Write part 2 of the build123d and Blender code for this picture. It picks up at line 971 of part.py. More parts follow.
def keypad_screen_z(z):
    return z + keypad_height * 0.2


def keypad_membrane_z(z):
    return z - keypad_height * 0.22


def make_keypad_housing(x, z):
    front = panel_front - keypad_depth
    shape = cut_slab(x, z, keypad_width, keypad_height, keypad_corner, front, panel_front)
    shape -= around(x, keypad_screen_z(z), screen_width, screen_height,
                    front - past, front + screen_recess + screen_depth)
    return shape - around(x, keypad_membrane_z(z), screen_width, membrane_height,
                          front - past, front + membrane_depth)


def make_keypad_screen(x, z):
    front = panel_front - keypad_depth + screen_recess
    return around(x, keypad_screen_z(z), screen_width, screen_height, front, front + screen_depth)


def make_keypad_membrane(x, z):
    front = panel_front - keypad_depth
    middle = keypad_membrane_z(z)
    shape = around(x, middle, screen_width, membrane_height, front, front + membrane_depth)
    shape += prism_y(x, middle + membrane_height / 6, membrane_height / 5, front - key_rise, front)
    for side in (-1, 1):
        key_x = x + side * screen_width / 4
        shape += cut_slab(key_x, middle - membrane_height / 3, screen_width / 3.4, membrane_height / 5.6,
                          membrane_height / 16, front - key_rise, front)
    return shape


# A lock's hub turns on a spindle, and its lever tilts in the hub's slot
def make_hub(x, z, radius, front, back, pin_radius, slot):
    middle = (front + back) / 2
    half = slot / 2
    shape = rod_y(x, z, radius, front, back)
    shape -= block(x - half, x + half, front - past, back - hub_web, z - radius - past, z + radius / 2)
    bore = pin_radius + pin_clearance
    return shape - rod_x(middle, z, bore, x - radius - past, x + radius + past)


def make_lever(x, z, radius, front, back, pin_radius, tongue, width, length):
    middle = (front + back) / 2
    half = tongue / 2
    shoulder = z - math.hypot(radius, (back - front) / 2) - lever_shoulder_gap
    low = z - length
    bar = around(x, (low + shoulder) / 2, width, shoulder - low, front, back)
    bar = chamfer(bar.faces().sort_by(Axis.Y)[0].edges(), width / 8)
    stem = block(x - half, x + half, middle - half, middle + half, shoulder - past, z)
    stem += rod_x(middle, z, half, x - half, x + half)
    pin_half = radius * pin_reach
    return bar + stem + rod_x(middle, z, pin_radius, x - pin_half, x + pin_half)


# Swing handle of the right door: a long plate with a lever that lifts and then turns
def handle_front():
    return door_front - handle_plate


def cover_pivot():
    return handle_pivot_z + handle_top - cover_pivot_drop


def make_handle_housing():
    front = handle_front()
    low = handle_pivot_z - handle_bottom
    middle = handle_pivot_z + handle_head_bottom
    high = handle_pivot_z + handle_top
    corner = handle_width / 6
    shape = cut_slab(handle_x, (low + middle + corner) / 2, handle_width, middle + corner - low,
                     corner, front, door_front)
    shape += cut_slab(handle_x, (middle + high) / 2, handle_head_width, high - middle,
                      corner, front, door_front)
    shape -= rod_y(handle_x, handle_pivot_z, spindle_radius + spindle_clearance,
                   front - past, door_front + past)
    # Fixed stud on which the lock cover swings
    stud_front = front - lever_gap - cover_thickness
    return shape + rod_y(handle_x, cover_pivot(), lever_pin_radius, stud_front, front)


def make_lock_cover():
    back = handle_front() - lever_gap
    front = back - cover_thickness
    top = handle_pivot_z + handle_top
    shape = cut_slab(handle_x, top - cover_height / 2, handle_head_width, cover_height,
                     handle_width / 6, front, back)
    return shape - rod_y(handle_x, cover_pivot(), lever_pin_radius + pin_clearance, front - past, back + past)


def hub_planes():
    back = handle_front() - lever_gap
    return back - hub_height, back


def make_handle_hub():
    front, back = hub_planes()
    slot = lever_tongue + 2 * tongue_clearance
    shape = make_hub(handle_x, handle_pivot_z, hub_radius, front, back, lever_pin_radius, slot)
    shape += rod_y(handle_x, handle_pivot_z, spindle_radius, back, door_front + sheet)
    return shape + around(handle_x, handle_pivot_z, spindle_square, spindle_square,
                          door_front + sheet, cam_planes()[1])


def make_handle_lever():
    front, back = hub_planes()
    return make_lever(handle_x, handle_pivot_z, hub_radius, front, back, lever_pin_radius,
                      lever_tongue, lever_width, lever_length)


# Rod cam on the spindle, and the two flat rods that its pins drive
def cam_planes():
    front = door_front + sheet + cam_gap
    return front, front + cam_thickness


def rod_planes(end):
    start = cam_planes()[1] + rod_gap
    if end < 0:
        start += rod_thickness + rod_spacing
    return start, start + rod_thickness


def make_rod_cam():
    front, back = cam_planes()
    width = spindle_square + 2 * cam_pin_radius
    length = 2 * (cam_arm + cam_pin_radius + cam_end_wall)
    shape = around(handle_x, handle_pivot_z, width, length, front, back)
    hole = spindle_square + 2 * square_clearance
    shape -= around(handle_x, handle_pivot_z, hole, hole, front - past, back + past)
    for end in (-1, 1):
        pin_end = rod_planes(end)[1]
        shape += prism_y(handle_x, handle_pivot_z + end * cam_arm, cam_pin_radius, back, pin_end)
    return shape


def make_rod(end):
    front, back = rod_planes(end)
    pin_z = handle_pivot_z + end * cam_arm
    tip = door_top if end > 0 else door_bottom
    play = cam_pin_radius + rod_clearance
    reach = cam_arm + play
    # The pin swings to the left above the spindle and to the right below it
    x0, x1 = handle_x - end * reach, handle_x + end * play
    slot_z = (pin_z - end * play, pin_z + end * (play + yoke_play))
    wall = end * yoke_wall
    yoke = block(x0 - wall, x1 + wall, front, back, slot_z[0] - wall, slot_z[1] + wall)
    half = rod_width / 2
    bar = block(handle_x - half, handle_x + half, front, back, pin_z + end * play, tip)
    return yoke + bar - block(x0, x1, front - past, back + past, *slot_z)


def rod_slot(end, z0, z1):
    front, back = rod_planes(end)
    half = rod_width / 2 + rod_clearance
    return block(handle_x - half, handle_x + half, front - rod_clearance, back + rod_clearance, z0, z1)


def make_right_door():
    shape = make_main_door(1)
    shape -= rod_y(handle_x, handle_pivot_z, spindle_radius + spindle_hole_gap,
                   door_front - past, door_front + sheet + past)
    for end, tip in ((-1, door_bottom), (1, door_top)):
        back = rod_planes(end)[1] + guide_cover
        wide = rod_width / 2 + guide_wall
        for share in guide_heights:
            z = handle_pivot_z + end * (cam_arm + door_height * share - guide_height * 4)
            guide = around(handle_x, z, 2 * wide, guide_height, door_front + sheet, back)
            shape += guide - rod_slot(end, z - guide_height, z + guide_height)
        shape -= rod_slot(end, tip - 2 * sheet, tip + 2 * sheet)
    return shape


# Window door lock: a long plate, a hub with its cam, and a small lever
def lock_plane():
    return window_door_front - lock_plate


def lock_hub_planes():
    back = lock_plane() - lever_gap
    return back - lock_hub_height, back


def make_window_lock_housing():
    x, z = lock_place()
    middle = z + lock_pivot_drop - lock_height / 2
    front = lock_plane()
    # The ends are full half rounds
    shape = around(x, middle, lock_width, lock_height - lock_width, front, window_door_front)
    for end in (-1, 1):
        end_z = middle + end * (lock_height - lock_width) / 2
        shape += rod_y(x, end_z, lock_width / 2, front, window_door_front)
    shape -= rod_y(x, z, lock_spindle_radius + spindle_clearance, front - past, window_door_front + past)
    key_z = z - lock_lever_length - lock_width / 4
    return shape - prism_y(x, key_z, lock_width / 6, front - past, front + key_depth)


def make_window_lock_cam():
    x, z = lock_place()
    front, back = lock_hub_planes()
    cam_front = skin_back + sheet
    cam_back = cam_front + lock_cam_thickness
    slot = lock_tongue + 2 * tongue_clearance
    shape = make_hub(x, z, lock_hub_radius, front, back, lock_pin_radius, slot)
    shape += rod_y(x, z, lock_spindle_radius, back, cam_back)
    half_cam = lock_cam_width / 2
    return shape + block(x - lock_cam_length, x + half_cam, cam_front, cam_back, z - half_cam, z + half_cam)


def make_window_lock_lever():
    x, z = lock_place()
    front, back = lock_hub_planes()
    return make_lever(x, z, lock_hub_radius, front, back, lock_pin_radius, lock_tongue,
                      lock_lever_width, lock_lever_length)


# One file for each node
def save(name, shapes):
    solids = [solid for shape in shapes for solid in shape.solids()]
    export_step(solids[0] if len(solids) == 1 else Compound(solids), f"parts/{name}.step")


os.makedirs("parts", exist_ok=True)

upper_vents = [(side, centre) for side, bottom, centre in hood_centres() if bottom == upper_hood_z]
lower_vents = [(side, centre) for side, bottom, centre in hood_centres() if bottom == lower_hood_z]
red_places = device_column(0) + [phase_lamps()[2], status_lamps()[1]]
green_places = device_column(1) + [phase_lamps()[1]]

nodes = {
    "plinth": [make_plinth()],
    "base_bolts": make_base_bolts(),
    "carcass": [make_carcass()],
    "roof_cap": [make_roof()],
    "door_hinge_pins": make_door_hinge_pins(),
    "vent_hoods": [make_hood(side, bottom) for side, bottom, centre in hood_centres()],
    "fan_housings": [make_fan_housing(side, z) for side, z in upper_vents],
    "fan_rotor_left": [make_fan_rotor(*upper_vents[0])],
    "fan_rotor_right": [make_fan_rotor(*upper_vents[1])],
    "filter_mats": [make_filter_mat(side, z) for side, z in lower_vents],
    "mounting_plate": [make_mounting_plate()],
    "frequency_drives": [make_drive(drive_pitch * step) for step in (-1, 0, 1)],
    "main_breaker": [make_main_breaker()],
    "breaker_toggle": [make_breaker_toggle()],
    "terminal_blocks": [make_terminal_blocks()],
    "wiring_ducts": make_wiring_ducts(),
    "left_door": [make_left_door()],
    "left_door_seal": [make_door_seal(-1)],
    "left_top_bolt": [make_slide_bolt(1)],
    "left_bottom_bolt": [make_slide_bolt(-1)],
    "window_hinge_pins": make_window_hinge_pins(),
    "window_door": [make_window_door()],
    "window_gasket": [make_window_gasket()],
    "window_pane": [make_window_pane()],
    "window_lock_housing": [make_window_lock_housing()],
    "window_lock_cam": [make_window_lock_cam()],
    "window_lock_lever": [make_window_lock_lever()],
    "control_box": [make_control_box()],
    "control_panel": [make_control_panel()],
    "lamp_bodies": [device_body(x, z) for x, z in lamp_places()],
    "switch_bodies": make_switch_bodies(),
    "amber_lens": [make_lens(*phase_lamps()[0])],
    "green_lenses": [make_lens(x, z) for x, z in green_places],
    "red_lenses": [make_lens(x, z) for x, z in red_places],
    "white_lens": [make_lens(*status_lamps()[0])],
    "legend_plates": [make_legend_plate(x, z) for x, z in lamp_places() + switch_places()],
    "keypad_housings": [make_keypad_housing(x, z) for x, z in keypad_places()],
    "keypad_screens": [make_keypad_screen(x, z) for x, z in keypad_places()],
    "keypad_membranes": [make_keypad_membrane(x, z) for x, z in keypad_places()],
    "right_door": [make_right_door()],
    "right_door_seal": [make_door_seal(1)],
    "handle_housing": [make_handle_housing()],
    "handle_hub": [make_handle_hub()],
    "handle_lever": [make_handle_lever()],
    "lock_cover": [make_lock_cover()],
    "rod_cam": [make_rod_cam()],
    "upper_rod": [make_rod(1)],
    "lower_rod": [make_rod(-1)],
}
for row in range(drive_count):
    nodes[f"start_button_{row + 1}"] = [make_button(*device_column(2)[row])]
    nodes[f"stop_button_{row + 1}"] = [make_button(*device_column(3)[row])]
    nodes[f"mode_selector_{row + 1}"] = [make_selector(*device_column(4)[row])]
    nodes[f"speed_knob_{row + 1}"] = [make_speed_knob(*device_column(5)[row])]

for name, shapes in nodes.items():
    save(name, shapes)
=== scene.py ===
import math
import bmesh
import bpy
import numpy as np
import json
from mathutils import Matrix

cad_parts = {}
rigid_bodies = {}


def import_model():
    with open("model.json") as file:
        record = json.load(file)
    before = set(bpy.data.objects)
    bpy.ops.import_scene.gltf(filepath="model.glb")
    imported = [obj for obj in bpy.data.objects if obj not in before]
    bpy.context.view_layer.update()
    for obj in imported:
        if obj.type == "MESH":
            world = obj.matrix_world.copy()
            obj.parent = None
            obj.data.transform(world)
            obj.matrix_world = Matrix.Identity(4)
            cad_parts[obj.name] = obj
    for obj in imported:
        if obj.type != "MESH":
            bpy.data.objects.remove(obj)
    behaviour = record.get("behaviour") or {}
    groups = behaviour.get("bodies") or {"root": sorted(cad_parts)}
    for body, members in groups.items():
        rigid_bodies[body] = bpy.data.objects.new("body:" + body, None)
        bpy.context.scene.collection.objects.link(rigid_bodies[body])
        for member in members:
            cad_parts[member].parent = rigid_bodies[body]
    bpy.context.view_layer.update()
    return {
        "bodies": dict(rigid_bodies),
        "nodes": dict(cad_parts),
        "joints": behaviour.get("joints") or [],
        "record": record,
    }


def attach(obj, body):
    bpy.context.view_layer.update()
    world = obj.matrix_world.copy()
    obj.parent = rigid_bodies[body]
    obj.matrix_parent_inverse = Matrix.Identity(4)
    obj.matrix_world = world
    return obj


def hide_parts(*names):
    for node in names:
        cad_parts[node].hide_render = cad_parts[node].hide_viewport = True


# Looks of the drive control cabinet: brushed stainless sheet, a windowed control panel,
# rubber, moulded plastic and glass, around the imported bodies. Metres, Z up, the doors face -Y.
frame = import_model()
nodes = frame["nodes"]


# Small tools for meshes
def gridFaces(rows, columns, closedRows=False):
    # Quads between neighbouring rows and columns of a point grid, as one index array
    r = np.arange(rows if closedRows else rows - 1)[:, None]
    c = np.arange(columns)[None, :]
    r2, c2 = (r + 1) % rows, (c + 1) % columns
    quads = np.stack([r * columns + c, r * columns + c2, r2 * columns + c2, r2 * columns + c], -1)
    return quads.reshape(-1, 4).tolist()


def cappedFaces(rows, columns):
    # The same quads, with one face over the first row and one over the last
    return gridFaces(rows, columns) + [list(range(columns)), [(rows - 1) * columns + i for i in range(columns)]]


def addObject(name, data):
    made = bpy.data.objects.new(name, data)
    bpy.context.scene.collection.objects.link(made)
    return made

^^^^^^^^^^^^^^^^

**Required work**. Please reproduce exactly the lines above, beginning with the first and ending with the line that contains "front + screen_depth)", and include nothing outside that range.

**Result for this task**.
Write part 2 of the build123d and Blender code for this picture. It picks up at line 971 of part.py. More parts follow.
def keypad_screen_z(z):
    return z + keypad_height * 0.2


def keypad_membrane_z(z):
    return z - keypad_height * 0.22


def make_keypad_housing(x, z):
    front = panel_front - keypad_depth
    shape = cut_slab(x, z, keypad_width, keypad_height, keypad_corner, front, panel_front)
    shape -= around(x, keypad_screen_z(z), screen_width, screen_height,
                    front - past, front + screen_recess + screen_depth)
    return shape - around(x, keypad_membrane_z(z), screen_width, membrane_height,
                          front - past, front + membrane_depth)


def make_keypad_screen(x, z):
    front = panel_front - keypad_depth + screen_recess
    return around(x, keypad_screen_z(z), screen_width, screen_height, front, front + screen_depth)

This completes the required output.